■ **Written problem**: Your task is to quote, unchanged, only the lines from the one with "Keep writing the" through the one with "grain: float = 1.3", both ends included.

■ **Entries shown**:

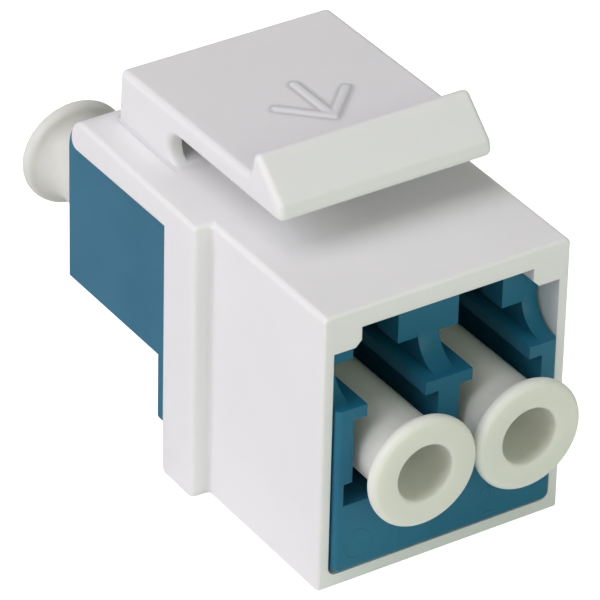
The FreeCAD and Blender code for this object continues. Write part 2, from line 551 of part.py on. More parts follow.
# ---------------------------------------------------------------- sleeve holder
# Two mirrored plates, each with two thin tubes, trap the split sleeves between them.
def build_holder(name, facing):
    """Half holder: facing is -1 for the front half and +1 for the rear half."""
    body = new_body(name)
    places = {
        "plate": ("0", "dims.plate_depth"),
        "tubes": ("0", "dims.tube_length"),
        "bores": (f"-{BEYOND}", SEAT_END),
    }
    plate = block("-(dims.plate_side - dims.plate_fit)", "dims.plate_side - dims.plate_fit",
                  f"{SEAT_FLOOR} + dims.plate_fit", f"{SEAT_TOP} - dims.plate_fit")
    axes = [f"({side}) * dims.port_pitch / 2" for side in ("-1", "1")]
    radii = {"tubes": "dims.tube_diameter / 2", "bores": HOLDER_BORE}
    for feature, (near_end, far_end) in places.items():
        if facing < 0:
            start, end = f"-({far_end})", f"-({near_end})"
        else:
            start, end = near_end, far_end
        kind = "Pocket" if feature == "bores" else "Pad"
        outlines = [plate] if feature == "plate" else []
        rings = [] if feature == "plate" else [(axis, "dims.axis_height", radii[feature])
                                               for axis in axes]
        feature_y(body, kind, f"{name}_{feature}", outlines, start, end, rings)
    # Each tube's mouth narrows inwards: it guides the ferrule and keeps the sleeve in.
    inner, outer = (SEAT_END, "dims.tube_throat / 2"), ("dims.tube_length", "dims.tube_mouth / 2")
    first, last = (inner, outer) if facing < 0 else (outer, inner)
    for number, axis in enumerate(axes, start=1):
        mouth = body.newObject("PartDesign::SubtractiveCone", f"{name}_mouth_{number}")
        mouth.AttachmentSupport = [(plane_of(body, "XZ_Plane"), "")]
        mouth.MapMode = "FlatFace"
        mouth.setExpression("AttachmentOffset.Base.x", axis)
        mouth.setExpression("AttachmentOffset.Base.y", "dims.axis_height")
        mouth.setExpression("AttachmentOffset.Base.z", f"-({facing}) * {first[0]}")
        mouth.setExpression("Radius1", first[1])
        mouth.setExpression("Radius2", last[1])
        mouth.setExpression("Height", f"dims.tube_length - {SEAT_END}")
        doc.recompute()
    body.setExpression("Placement.Base.y", ADAPTER_MIDDLE)
    return body


holders = [build_holder("sleeve_holder_front", -1), build_holder("sleeve_holder_rear", 1)]


def build_sleeve(name, side):
    """Split ceramic tube that lines up the two ferrules of one channel."""
    body = new_body(name)
    feature_y(body, "Pad", name + "_tube", [], "-dims.sleeve_length / 2", "dims.sleeve_length / 2",
              [("0", "0", "dims.sleeve_diameter / 2"), ("0", "0", "dims.sleeve_bore / 2")])
    feature_y(body, "Pocket", name + "_slit",
              [block("-dims.sleeve_slit / 2", "dims.sleeve_slit / 2", "0", "dims.sleeve_diameter")],
              f"-dims.sleeve_length / 2 - {BEYOND}", f"dims.sleeve_length / 2 + {BEYOND}")
    body.setExpression("Placement.Base.x", f"({side}) * dims.port_pitch / 2")
    body.setExpression("Placement.Base.y", ADAPTER_MIDDLE)
    body.setExpression("Placement.Base.z", "dims.axis_height")
    return body


sleeves = [build_sleeve("alignment_sleeve_left", "-1"), build_sleeve("alignment_sleeve_right", "1")]


# ---------------------------------------------------------------- dust plugs
# Turned form about Y: flange face at 0, body towards +Y, a blind hole from each end.
def build_plug(name):
    body = new_body(name)
    sketch = new_sketch(body, "XY_Plane", "0", name + "_sketch")
    shoulder = "(dims.flange_rim + dims.flange_edge)"
    neck_start = f"({PLUG_RADIUS} + dims.neck_radius)"
    neck_foot = f"({shoulder} + dims.flange_back + dims.neck_radius)"
    outline(sketch, [
        ("0", "dims.plug_bore_depth"),
        ("dims.plug_bore / 2 - dims.plug_bore_draft", "dims.plug_bore_depth"),
        ("dims.plug_bore / 2", "0"),
        (f"{FLANGE_RADIUS} - dims.flange_rim", "0", "dims.flange_rim", 1),
        (FLANGE_RADIUS, "dims.flange_rim"),
        (FLANGE_RADIUS, shoulder),
        (neck_start, f"{shoulder} + dims.flange_back", "dims.neck_radius", -1),
        (PLUG_RADIUS, neck_foot),
        (f"{PLUG_RADIUS} - dims.plug_taper", "dims.plug_length - dims.plug_tip_chamfer"),
        (f"{PLUG_RADIUS} - dims.plug_taper - dims.plug_tip_chamfer", "dims.plug_length"),
        (SOCKET_RADIUS, "dims.plug_length"),
        (SOCKET_RADIUS, "dims.plug_length - dims.plug_socket_depth"),
        ("0", "dims.plug_length - dims.plug_socket_depth"),
    ])
    turned = body.newObject("PartDesign::Revolution", name + "_turned")
    turned.Profile = sketch
    turned.ReferenceAxis = (sketch, ["V_Axis"])
    turned.Angle = 360
    doc.recompute()
    return body


FRONT_SEAT = f"({ADAPTER_FRONT} - dims.plug_proud)"
REAR_SEAT = f"({ADAPTER_REAR} + dims.plug_proud)"
plugs = {name: build_plug(name) for name in (
    "dust_plug_front_left", "dust_plug_front_right", "dust_plug_rear_left", "dust_plug_rear_right")}
for name, side, seat, turn in (("dust_plug_front_left", "-1", FRONT_SEAT, 0),
                               ("dust_plug_front_right", "1", FRONT_SEAT, 0),
                               ("dust_plug_rear_right", "1", REAR_SEAT, 180)):
    plug = plugs[name]
    plug.Placement = FreeCAD.Placement(
        FreeCAD.Vector(), FreeCAD.Rotation(FreeCAD.Vector(0, 0, 1), turn))
    plug.setExpression("Placement.Base.x", f"({side}) * dims.port_pitch / 2")
    plug.setExpression("Placement.Base.y", seat)
    plug.setExpression("Placement.Base.z", "dims.axis_height")

# The rear left plug is pulled part of the way out and leans within its play in the port,
# about the middle of the length that is still inside.
inside = value(f"dims.plug_length - dims.plug_proud - dims.loose_plug_pull")
play = value("dims.plug_play")
outward = FreeCAD.Vector(
    play * value("dims.loose_plug_drift") / (inside / 2), 1,
    play * value("dims.loose_plug_rise") / (inside / 2)).normalize()
pivot = FreeCAD.Vector(
    value("-dims.port_pitch / 2"), value(ADAPTER_REAR) - inside / 2,
    value(f"({REAR_FLOOR} + {EAR_FLOOR}) / 2"))
reach = value("dims.plug_length") - inside / 2
loose_plug = plugs["dust_plug_rear_left"]
loose_plug.Placement = FreeCAD.Placement(
    pivot + outward * reach, FreeCAD.Rotation(FreeCAD.Vector(0, 1, 0), outward * -1))

# ---------------------------------------------------------------- check and write
doc.recompute()
for item in doc.Objects:
    if "Invalid" in item.State or "Error" in item.State:
        raise RuntimeError(f"{item.Name} did not build: {item.State}")

os.makedirs("parts", exist_ok=True)
bodies = [housing, arm, front_shell, rear_shell] + holders + sleeves + list(plugs.values())
for body in bodies:
    shape = body.Shape
    if shape.isNull() or not shape.isValid() or len(shape.Solids) != 1:
        raise RuntimeError(f"{body.Label} is not one valid solid")
for body in bodies:
    body.Shape.exportStep(os.path.join("parts", body.Label + ".step"))
    box = body.Shape.optimalBoundingBox()
    print(f"{body.Label}: {body.Shape.Volume:.2f} mm3, "
          f"X {box.XMin:.2f} to {box.XMax:.2f}, Y {box.YMin:.2f} to {box.YMax:.2f}, "
          f"Z {box.ZMin:.2f} to {box.ZMax:.2f}")
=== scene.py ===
import json
import math

import bmesh
import bpy
from mathutils import Matrix, Vector, noise


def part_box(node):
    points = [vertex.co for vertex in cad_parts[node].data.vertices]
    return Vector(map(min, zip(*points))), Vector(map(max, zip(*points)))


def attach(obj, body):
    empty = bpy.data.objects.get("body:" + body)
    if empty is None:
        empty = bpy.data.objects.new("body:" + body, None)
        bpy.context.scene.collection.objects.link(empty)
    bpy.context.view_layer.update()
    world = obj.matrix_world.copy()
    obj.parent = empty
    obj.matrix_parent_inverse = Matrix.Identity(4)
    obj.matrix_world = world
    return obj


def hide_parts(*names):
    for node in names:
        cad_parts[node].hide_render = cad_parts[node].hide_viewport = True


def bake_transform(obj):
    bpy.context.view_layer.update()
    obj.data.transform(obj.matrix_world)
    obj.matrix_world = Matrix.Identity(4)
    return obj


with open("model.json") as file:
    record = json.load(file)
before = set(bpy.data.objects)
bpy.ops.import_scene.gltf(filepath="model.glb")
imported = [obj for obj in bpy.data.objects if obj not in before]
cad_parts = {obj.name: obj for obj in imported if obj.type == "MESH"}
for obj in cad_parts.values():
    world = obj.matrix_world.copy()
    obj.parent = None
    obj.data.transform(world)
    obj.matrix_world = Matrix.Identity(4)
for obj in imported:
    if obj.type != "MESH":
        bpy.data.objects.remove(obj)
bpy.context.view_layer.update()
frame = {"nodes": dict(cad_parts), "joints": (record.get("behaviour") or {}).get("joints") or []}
scene = bpy.context.scene
MM = 0.001


# ------------------------------------------------------------------ white housing
# Sleeve, panel stop, collar and roof, moulded in one piece in white ABS. It clips into a
# panel and holds the teal adapter.
def wire(tree, out_socket, in_socket):
    tree.links.new(out_socket, in_socket)


def noise_node(tree, scale, detail=2.0, rough=0.5):
    coordinates = tree.nodes.new("ShaderNodeTexCoord")
    texture = tree.nodes.new("ShaderNodeTexNoise")
    texture.inputs["Scale"].default_value = scale
    texture.inputs["Detail"].default_value = detail
    texture.inputs["Roughness"].default_value = rough
    wire(tree, coordinates.outputs["Object"], texture.inputs["Vector"])
    return texture


def span_node(tree, source, low, high, to_low, to_high):
    span = tree.nodes.new("ShaderNodeMapRange")
    span.inputs["From Min"].default_value = low
    span.inputs["From Max"].default_value = high
    span.inputs["To Min"].default_value = to_low
    span.inputs["To Max"].default_value = to_high
    wire(tree, source, span.inputs["Value"])
    return span.outputs["Result"]


# the fine bite of a spark-eroded mould, shared by all the plastics
grain = bpy.data.node_groups.new("mould grain", "ShaderNodeTree")
grain.interface.new_socket("Depth", in_out="INPUT", socket_type="NodeSocketFloat")
grain.interface.new_socket("Normal", in_out="OUTPUT", socket_type="NodeSocketVector")
grain_in = grain.nodes.new("NodeGroupInput")
grain_out = grain.nodes.new("NodeGroupOutput")
fine_grain = noise_node(grain, scale=9000, detail=3.0, rough=0.6)
broad_grain = noise_node(grain, scale=900)
fine_bump = grain.nodes.new("ShaderNodeBump")
fine_bump.inputs["Distance"].default_value = 0.02 * MM
wire(grain, grain_in.outputs["Depth"], fine_bump.inputs["Strength"])
wire(grain, fine_grain.outputs["Fac"], fine_bump.inputs["Height"])
broad_bump = grain.nodes.new("ShaderNodeBump")
broad_bump.inputs["Distance"].default_value = 0.04 * MM
broad_bump.inputs["Strength"].default_value = 0.18
wire(grain, broad_grain.outputs["Fac"], broad_bump.inputs["Height"])
wire(grain, fine_bump.outputs["Normal"], broad_bump.inputs["Normal"])
wire(grain, broad_bump.outputs["Normal"], grain_out.inputs["Normal"])

# the slow unevenness of colour and sheen that a moulding has
flow = bpy.data.node_groups.new("mould flow", "ShaderNodeTree")
flow.interface.new_socket("Cloud", in_out="OUTPUT", socket_type="NodeSocketFloat")
flow.interface.new_socket("Speck", in_out="OUTPUT", socket_type="NodeSocketFloat")
flow_out = flow.nodes.new("NodeGroupOutput")
cloud = noise_node(flow, scale=160, detail=3.0, rough=0.55)
wire(flow, span_node(flow, cloud.outputs["Fac"], 0.3, 0.7, 0.0, 1.0), flow_out.inputs["Cloud"])
speck = noise_node(flow, scale=2600, detail=1.0, rough=0.4)
wire(flow, span_node(flow, speck.outputs["Fac"], 0.78, 0.84, 0.0, 1.0), flow_out.inputs["Speck"])


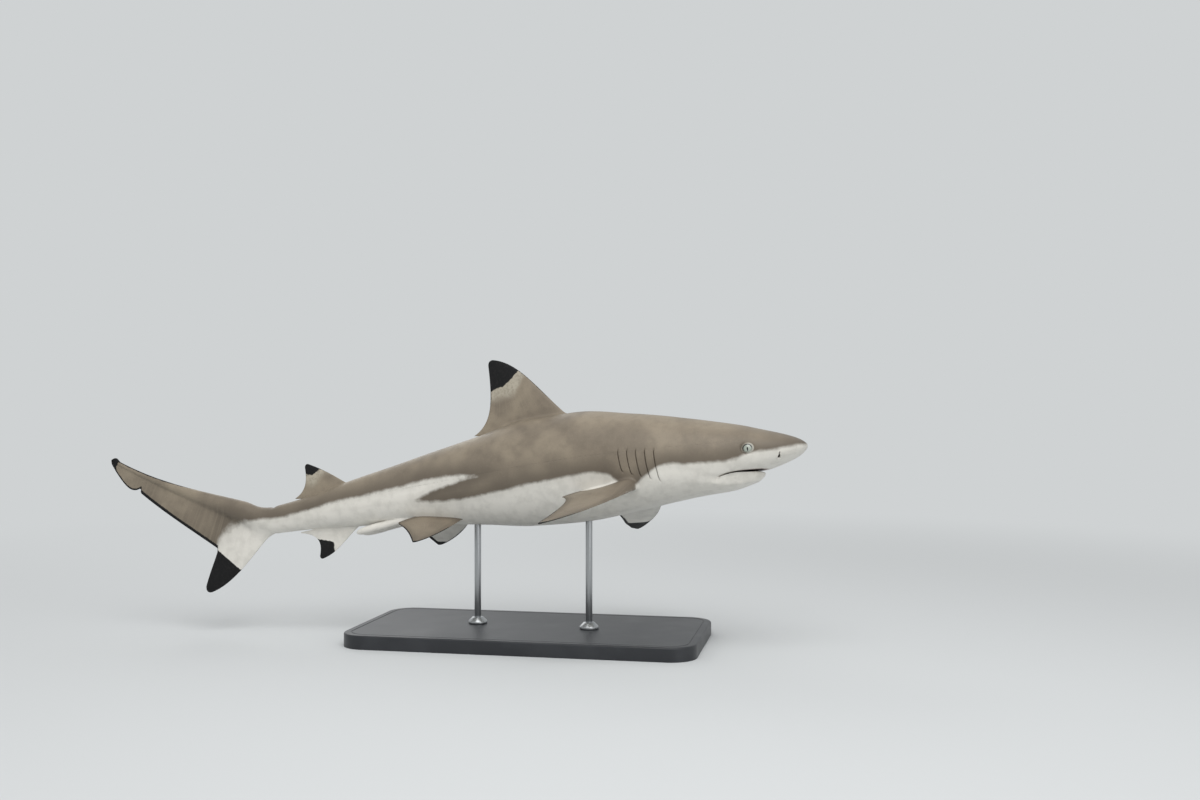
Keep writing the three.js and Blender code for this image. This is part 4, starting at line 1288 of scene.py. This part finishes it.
@dataclass(frozen=True)
class SharkSkin:
    """Painted skin of a cast shark: satin, with the fine rough grain of dermal denticles."""

    back: str = "#7f7567"
    # dark tone of the back's flecks, pores and lateral line, also used as painted shade along the
    # lower flank
    back_dark_and_shade: str = "#5f574d"
    back_light: str = "#948978"
    belly: str = "#dfdcd4"
    belly_shade: str = "#c6c3bb"
    black: str = "#101011"
    black_worn: str = "#1d1c1c"
    band: str = "#b9b2a2"
    mouth: str = "#6b4a44"
    # painted shade: near-black brown for the gap round the eyeball and the depths of the mouth,
    # nostrils and gill slits
    slit: str = "#2f2725"
    lid: str = "#c3c2b8"
    roughness: float = .46
    grain: float = 1.3      # mm; real denticles are a quarter of this, drawn coarse enough to show

    def make(self) -> Material:
        """Builds the material from the skin's own measures."""
        c = Coat("shark_skin_satin_denticles")
        *_, place = c.layer("place")
        back, black, pale, _ = c.layer("marks")
        mouth, hole, _, _ = c.layer("depth")
        line, rho, snout, _ = c.layer("lines")
        fibre, _, webbed, _ = c.layer("ray")
        cloud, patch = c.noise(place, 70, 2), c.noise(place, 17, 3, .55)
        fleck, speck = c.noise(place, 4.5, 3, .6), c.noise(place, 1.6, 2)
        strand = c.streaks(c.times(fibre, 1.4), .35, 3, .6)
        spread, spot = c.math("SUBTRACT", patch, .5), c.math("SUBTRACT", fleck, .5)
        ragged = c.plus(c.times(spread, 7), c.times(spot, 2.4))
        edge = c.plus(back, ragged)
        # back: warm grey, clouded, and darker just above its lower edge, partly the species' own
        # darker border and partly painted shade of the lower flank
        tone = c.mix(c.step(cloud, .35, .65), self.back, self.back_light)
        tone = c.over(tone, self.back_dark_and_shade, patch, .4, .75, .24)
        tone = c.over(tone, self.back_light, fleck, .5, .8, .3)
        tone = c.over(tone, self.back_dark_and_shade, speck, .55, .75, .25)
        tone = c.over(tone, self.back_dark_and_shade, edge, 38, 0, .75)
        tone = c.mix(c.times(c.step(strand, .45, .7), c.times(webbed, .3)), tone, self.back_light)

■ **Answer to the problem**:
Keep writing the three.js and Blender code for this image. This is part 4, starting at line 1288 of scene.py. This part finishes it.
@dataclass(frozen=True)
class SharkSkin:
    """Painted skin of a cast shark: satin, with the fine rough grain of dermal denticles."""

    back: str = "#7f7567"
    # dark tone of the back's flecks, pores and lateral line, also used as painted shade along the
    # lower flank
    back_dark_and_shade: str = "#5f574d"
    back_light: str = "#948978"
    belly: str = "#dfdcd4"
    belly_shade: str = "#c6c3bb"
    black: str = "#101011"
    black_worn: str = "#1d1c1c"
    band: str = "#b9b2a2"
    mouth: str = "#6b4a44"
    # painted shade: near-black brown for the gap round the eyeball and the depths of the mouth,
    # nostrils and gill slits
    slit: str = "#2f2725"
    lid: str = "#c3c2b8"
    roughness: float = .46
    grain: float = 1.3      # mm; real denticles are a quarter of this, drawn coarse enough to show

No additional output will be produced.